The coalition has acknowledged her 'tireless help' while working on the staff of United States Representative Howard Berman (Democrat, California) in supporting over three years ago the campaign for the US Army's acceptance of Captain Tejdeep Singh and Captain Kamaljeet Singh with their Sikh articles of faith intact.
But why law after graduating with honours and Phi Beta Kappa from Stanford with MS and BS degrees in engineering?
"I have been in (Washington,) DC for over six years involved in various kinds of legislation and my work there got me even more interested in legal studies than before," she said. "I thought I needed to go on a new path which at the same time was not disconnected with the government and causes dear to me."
After her graduation, she accepted an appointment as a presidential management fellow at the Office of the Secretary of Defense in the Pentagon. She had also worked for a short time at TechNet, a trade association in Palo Alto, California, as a public policy associate.

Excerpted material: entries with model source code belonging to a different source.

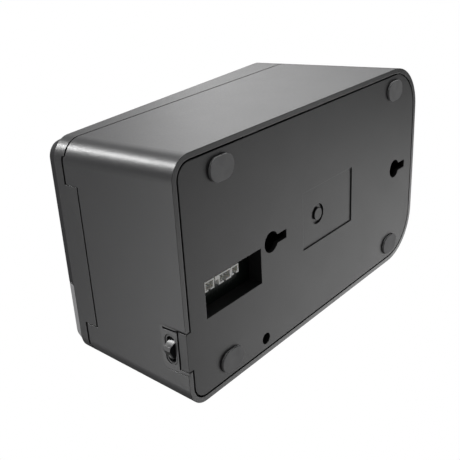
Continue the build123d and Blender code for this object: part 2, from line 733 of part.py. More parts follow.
def leds():
    return [box(x - 1.2, x + 1.2, BUTTON_BOARD_Y - 1.5, BUTTON_BOARD_Y, LENS_Z - 1, LENS_Z + 1) for x in LENS_X]


# ---- power switch ----
def switch_body():
    """Housing of the rocker switch, open towards the rear, with two blade terminals behind."""
    y0 = POCKET_FLOOR - SWITCH_DEEP
    long_in = SWITCH_LONG - 2 * SWITCH_WALL
    high_in = SWITCH_HIGH - 2 * SWITCH_WALL
    outer = stadium(SWITCH_LONG - 0.2, SWITCH_HIGH - 0.2, SWITCH_DEEP)
    outer -= Pos(0, 0, 1.5) * stadium(long_in, high_in, SWITCH_DEEP)
    for x in (-4.0, 4.0):
        outer += Pos(x, 0, -1.9) * Box(0.8, 3.5, 3.8)
    return Pos(SWITCH_X, y0, SWITCH_MID) * Rot(-90, 0, 0) * outer


def rocker():
    """Ridge-backed rocker, drawn pressed at its left end."""
    half_long = SWITCH_LONG / 2 - SWITCH_WALL - ROCKER_END_GAP
    half_high = SWITCH_HIGH / 2 - SWITCH_WALL - TOUCH_GAP
    ridge = ROCKER_PIVOT + ROCKER_RIDGE
    end = ROCKER_PIVOT - ROCKER_END
    profile = [(-2.6, -ROCKER_FOOT), (-half_long, 0.8), (-half_long, end), (-0.9, ridge)]
    profile += [(0.9, ridge), (half_long, end), (half_long, 0.8), (2.6, -ROCKER_FOOT)]
    body = extrude(make_face(Polyline(*profile, close=True)), half_high, both=True)
    body -= rocker_dish((-half_long, end), (-0.9, ridge))
    ends = stadium(2 * half_long, 2 * half_high, 30)
    body &= Pos(0, 15, 0) * Rot(90, 0, 0) * ends
    body -= Cylinder(1.0 + SLIP, 3 * half_high)
    body = Rot(0, 0, ROCKER_TILT) * body
    return Pos(SWITCH_X, POCKET_FLOOR - ROCKER_PIVOT, SWITCH_MID) * body


def rocker_dish(low, high):
    """Cylinder that hollows the raised half between two points of its profile."""
    chord = sqrt((high[0] - low[0]) ** 2 + (high[1] - low[1]) ** 2)
    radius = (chord ** 2 / 4 + ROCKER_DISH ** 2) / (2 * ROCKER_DISH)
    reach = (radius - ROCKER_DISH) / chord
    x = (low[0] + high[0]) / 2 - (high[1] - low[1]) * reach
    y = (low[1] + high[1]) / 2 + (high[0] - low[0]) * reach
    return Pos(x, y, 0) * Cylinder(radius, SWITCH_HIGH)


def rocker_pin():
    half_high = SWITCH_HIGH / 2 - SWITCH_WALL
    place = Pos(SWITCH_X, POCKET_FLOOR - ROCKER_PIVOT, SWITCH_MID)
    return place * Cylinder(1.0, 2 * half_high)


# ---- cover ----
def cover_walls():
    walls = hull(0) - hull(COVER_WALL)
    skin = hull(COVER_WALL / 2) & slice_between(lambda y: edge_z(y) - 2.0, edge_z)
    walls &= slice_between(lambda y: seam_z(y) + SEAM_GAP / 2, edge_z)
    return walls + skin


def tongue():
    """Rear tongue with the hinge knuckle along its lower edge."""
    low = HINGE_Z - KNUCKLE_RADIUS
    plate = box(-TONGUE_HALF, TONGUE_HALF, HALF - WALL, HALF, low, LIP_HIGH + COVER_WALL)
    knuckle = rod_x(-TONGUE_HALF, TONGUE_HALF, HINGE_Y, HINGE_Z, KNUCKLE_RADIUS)
    return plate + knuckle


def platen_arms():
    arms = []
    for side in (-1, 1):
        x0 = side * ARM_X0
        x1 = side * (ARM_X0 + ARM_THICK)
        low = PLATEN_Z - PLATEN_RADIUS + 0.6
        y0, y1 = PLATEN_Y - ARM_HALF, PLATEN_Y + ARM_HALF
        points = [(y0 + 3, low), (y1 - 3, low), (y1, low + 3), (y1 + 3, edge_z(y1) - 1)]
        points += [(y0 - 1, edge_z(y0) - 1), (y0, low + 3)]
        arms.append(prism_x(points, min(x0, x1), max(x0, x1)))
    return arms


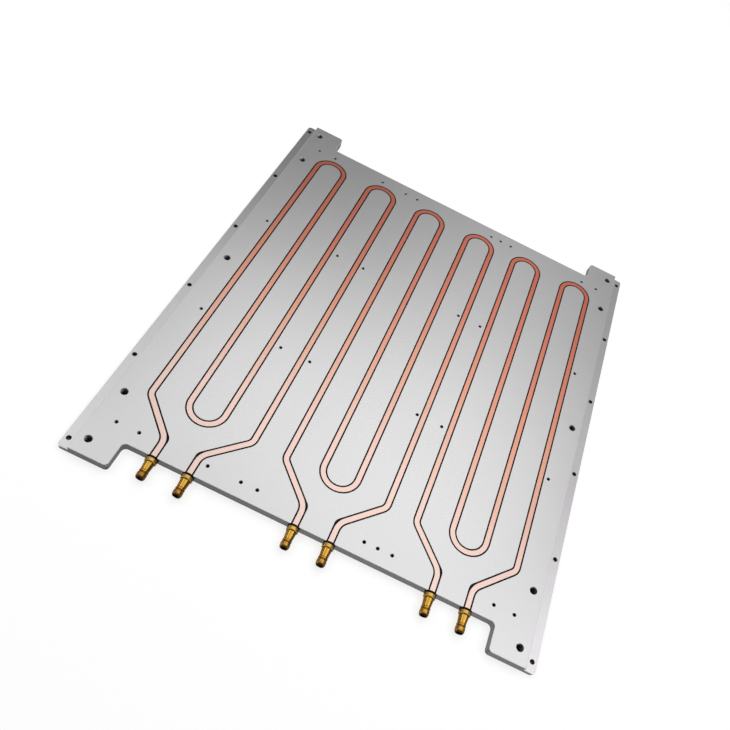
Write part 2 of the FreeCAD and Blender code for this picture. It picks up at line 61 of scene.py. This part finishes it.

From the Pentagon, she went on to serve as the director of South Asia in the Bureau of Political-Military Affairs at the State Department and as a professional staff member on the House Committee on Foreign Affairs.
While with the House, Ahuja said in her Soros award qualifying essay, she 'helped craft foreign policy legislation on aid to Pakistan, negotiated the civil-nuclear deal with India, apart from lobbying for Sikh Americans to wear turbans while in the United States military.'
From 2005-2007, she served as chair of the Conference on Asian Pacific American Leadership, an educational non-profit organisation. After completing her studies at Yale Law School, Ahuja plans to continue her work in foreign affairs to ensure, she said, "that rule of law guides our national security decisions."
For everyone, and particularly New Americans, she said, it is important to "remember where you came from and how you were raised."
Her parents are orthodox Sikhs, she said. "But I never heard them saying anything bad about other faiths and traditions. I never forgot that I am a Sikh American with roots in Punjab. But I am an American, too and that is why I must serve America."